■ Data extract ■
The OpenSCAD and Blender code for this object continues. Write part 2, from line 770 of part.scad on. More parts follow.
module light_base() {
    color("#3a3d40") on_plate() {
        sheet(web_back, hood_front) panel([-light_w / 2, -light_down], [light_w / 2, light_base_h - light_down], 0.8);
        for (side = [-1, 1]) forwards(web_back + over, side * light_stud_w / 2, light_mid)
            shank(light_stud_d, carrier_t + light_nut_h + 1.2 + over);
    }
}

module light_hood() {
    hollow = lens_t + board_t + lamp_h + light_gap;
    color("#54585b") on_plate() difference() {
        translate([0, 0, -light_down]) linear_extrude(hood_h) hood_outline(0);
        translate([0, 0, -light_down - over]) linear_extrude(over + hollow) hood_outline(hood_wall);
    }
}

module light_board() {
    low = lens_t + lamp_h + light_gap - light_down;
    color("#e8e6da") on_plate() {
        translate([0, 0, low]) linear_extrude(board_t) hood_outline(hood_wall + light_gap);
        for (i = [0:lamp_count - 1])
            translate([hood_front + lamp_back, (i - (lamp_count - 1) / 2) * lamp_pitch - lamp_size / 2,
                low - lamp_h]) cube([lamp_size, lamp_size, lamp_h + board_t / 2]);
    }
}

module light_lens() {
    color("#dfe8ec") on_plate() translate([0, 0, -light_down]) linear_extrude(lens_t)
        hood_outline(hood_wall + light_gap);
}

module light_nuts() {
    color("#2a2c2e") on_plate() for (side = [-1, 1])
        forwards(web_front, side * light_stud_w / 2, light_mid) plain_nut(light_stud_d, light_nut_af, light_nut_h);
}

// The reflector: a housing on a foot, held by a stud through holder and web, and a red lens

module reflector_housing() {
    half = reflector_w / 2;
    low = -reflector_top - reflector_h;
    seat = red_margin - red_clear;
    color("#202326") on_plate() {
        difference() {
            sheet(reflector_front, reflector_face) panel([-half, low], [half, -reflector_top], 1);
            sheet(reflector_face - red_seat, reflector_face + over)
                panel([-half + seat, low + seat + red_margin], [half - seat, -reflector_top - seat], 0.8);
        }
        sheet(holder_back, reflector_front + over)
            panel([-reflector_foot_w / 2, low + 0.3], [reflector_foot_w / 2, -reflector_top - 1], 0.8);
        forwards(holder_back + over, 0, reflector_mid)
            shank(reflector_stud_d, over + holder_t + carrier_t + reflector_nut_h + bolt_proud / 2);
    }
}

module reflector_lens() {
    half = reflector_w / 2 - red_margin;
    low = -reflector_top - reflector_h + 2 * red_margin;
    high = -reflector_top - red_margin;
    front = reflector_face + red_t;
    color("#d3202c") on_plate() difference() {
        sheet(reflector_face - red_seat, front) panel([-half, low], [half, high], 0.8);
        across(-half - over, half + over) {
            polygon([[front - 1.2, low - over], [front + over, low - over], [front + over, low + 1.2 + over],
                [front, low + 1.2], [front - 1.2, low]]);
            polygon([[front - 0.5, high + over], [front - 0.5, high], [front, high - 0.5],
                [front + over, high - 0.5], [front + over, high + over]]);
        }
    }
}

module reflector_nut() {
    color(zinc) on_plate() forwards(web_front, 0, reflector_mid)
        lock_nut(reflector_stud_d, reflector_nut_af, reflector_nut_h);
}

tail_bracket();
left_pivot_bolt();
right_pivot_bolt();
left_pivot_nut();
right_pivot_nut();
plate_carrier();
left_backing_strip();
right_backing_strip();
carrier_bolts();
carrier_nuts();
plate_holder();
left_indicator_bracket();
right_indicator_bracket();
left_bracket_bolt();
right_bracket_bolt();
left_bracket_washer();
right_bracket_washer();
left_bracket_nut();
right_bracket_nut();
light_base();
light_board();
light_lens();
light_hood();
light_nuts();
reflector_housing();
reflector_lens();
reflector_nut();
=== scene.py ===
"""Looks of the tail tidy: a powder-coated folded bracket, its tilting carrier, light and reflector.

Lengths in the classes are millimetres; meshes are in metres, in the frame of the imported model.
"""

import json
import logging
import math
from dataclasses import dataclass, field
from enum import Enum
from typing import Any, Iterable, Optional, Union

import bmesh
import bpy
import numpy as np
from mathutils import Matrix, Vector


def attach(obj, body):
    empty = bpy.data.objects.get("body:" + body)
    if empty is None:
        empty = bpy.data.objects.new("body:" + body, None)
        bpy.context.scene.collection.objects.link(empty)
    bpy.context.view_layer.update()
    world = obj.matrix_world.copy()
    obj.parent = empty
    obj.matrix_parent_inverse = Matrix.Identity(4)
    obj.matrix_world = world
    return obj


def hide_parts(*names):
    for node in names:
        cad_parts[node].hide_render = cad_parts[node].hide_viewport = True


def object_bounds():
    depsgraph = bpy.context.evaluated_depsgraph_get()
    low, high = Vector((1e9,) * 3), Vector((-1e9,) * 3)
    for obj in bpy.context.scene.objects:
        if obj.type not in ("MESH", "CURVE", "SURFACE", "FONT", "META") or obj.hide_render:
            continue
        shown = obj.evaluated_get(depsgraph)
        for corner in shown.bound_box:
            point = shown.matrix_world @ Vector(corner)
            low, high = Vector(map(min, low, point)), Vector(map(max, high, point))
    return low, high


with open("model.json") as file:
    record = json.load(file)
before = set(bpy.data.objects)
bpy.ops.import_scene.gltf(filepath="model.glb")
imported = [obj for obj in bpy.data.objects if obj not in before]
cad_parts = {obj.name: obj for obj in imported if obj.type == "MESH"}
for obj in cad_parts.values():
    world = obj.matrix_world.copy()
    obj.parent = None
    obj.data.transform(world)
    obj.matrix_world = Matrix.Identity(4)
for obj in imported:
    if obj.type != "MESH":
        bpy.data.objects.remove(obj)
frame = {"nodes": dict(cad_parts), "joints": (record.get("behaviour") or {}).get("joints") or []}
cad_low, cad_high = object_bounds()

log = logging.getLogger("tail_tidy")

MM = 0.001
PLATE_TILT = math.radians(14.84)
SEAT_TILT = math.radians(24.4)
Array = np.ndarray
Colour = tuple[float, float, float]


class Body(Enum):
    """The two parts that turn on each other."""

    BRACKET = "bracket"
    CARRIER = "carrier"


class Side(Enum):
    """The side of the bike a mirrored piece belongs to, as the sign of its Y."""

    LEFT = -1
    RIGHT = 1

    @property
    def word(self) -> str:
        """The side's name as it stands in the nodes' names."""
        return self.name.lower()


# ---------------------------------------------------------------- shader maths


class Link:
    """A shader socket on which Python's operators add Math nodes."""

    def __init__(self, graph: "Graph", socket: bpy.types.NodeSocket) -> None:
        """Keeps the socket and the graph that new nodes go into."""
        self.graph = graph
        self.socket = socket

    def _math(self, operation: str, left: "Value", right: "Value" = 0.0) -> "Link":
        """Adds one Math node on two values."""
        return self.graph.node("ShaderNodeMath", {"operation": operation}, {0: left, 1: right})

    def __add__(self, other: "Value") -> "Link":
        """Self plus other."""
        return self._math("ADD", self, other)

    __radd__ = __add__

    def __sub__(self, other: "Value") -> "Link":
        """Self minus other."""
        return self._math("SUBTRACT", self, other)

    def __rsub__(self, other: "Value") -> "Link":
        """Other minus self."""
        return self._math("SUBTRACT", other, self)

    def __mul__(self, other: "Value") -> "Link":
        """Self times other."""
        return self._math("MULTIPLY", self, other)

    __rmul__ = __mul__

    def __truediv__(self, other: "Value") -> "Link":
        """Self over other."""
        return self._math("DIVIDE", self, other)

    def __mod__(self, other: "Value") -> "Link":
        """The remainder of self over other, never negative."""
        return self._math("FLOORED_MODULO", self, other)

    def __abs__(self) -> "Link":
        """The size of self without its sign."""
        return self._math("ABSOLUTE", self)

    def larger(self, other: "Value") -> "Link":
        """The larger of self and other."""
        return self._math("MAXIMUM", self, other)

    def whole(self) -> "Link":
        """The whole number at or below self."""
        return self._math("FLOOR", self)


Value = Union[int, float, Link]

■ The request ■
Copy exactly the lines from the line with "tail_bracket();" up to and including the line with "obj.matrix_world = world", and no other lines.

■ Written answer ■
tail_bracket();
left_pivot_bolt();
right_pivot_bolt();
left_pivot_nut();
right_pivot_nut();
plate_carrier();
left_backing_strip();
right_backing_strip();
carrier_bolts();
carrier_nuts();
plate_holder();
left_indicator_bracket();
right_indicator_bracket();
left_bracket_bolt();
right_bracket_bolt();
left_bracket_washer();
right_bracket_washer();
left_bracket_nut();
right_bracket_nut();
light_base();
light_board();
light_lens();
light_hood();
light_nuts();
reflector_housing();
reflector_lens();
reflector_nut();
=== scene.py ===
"""Looks of the tail tidy: a powder-coated folded bracket, its tilting carrier, light and reflector.

Lengths in the classes are millimetres; meshes are in metres, in the frame of the imported model.
"""

import json
import logging
import math
from dataclasses import dataclass, field
from enum import Enum
from typing import Any, Iterable, Optional, Union

import bmesh
import bpy
import numpy as np
from mathutils import Matrix, Vector


def attach(obj, body):
    empty = bpy.data.objects.get("body:" + body)
    if empty is None:
        empty = bpy.data.objects.new("body:" + body, None)
        bpy.context.scene.collection.objects.link(empty)
    bpy.context.view_layer.update()
    world = obj.matrix_world.copy()
    obj.parent = empty
    obj.matrix_parent_inverse = Matrix.Identity(4)
    obj.matrix_world = world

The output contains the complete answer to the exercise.